Duterte has dedicated the first months of his presidency to his war on drugs, but with poverty at its highest level in over a decade, he would be better placed turning his attention to his vulnerable and poor citizens.
By Oliver Ward
A government income and expenditure survey estimates that 26.3% of Filipinos are poor and 12.1% are extremely poor. This should be no surprise; unemployment is preventing many from earning enough money to meet their basic needs.
Prostitution is rife, even amongst children and the exploitation of child labour is an all too common fact of life. A survey by the Food and Nutrition Research Institute has put the share of children suffering from malnutrition before the age of two years old at 26.2%, the worst conditions in over a decade.
Against this backdrop, Duterte has chosen to dedicate the first year of his presidency to tackling the nation’s drugs problem. But while drug abuse may contribute to crime, the fight should also be aggressively waged against the social factors of hunger, poverty and hopelessness that create addiction in the first place.

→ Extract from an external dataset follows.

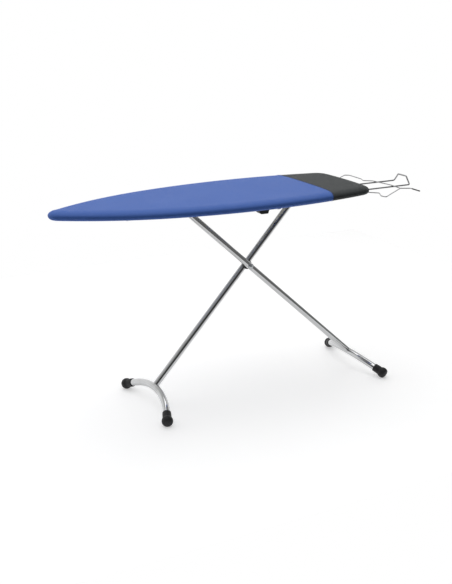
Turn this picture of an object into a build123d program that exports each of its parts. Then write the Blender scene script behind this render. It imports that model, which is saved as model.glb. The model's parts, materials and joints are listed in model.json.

Families of the slain drug dealers often tell the same story, of an individual trying to make ends meet in an environment of minimal job opportunities. And in this environment, a war on drugs that fails to deal with the root causes can only by superficially successful. As such, the real fight is against the economic conditions that are leaving family after family lost in the gutter.
A lack of action
Despite a turbulent start to his presidency, the Department of Finance reports the Philippines had seen some of the fastest economic growth in the region under Duterte’s administration. Investors like his ten-point economic plan, mostly thanks to his pledge to allow foreign ownership of lands and vital industries, as well as his hopes to revive the steel industry. His goal is economic growth, and considering GDP grew by 7.1% in the third quarter of 2016, he may well remain on target.
However, it is still premature to sing Duterte’s praises. He has not exactly delivered the substantial change to economic policy and the lives of Filipinos he pledged before the election. In fact, the policies which created this surge cannot be attributed to Duterte, but to his predecessor, Benigno Aquino III.
Aquino’s macroeconomic policies favoured big businesses and these ideas loom large in Duterte’s strategy. Meanwhile, although growth has been good, most of the jobs that have been created are chronically low-paid and will fail to lift employees out of poverty.
Critics add that Duterte’s decision to allow foreign proprietors to own land and industry, along with his plan for favourable market conditions for big businesses, will only prove beneficial to foreign contractors who wish to exploit the county’s cheap labour and raw materials.
According to IBON, an independent think tank, these policies are “the best strategies to increase foreign corporate and oligarch profits.” Its experts add “it does not, and can never deliver socioeconomic development for the poor majority”. So does this demonstrate the leader’s firm commitment to neoliberalist policies, despite being elected on a ticket of working for the people?
President Duterte’s latest brainchild for tackling the deepening poverty crisis is Ambisyon Natin 2040. This is a plan initiated under the Aquino administration which has been picked up and carried by Duterte’s economic team.
It outlines a 25-year vision to eliminate poverty and hunger in the Philippines by way of four medium-term development plans. These include the creation of 1.5 million jobs every year for two decades, maintaining a 7% GDP growth rate, tripling the monthly income of poor families and spending 7% of GDP on infrastructure by 2020.
These goals sound promising, but economic growth under the Aquino administration failed to help the situation, and hunger and poverty got worse in recent years. The problem is not maintaining growth, but achieving inclusive economic growth. In particular, growth which raises wealth levels and living standards for everyone, not just business elites and foreign investors.
This conclusion is backed up by a recent World Bank report which states economic progress in the last decade has lacked well-paid jobs because of the low education and skill levels of the working poor. This means that without meaningful education reform, and labour regulations to protect the Filipino workforce from foreign exploitation, any policy to promote economic growth and foreign investment will inevitably fail.
This reading of Philippine “success” suggests the President’s neoliberalist economic policies are not a serious attempt to improve living conditions, and in turn, tackle the drug problem. Duterte needs to grab the bull by the horns before a generation of Filipino children are lost to unrewarding work, drug dealing and prostitution.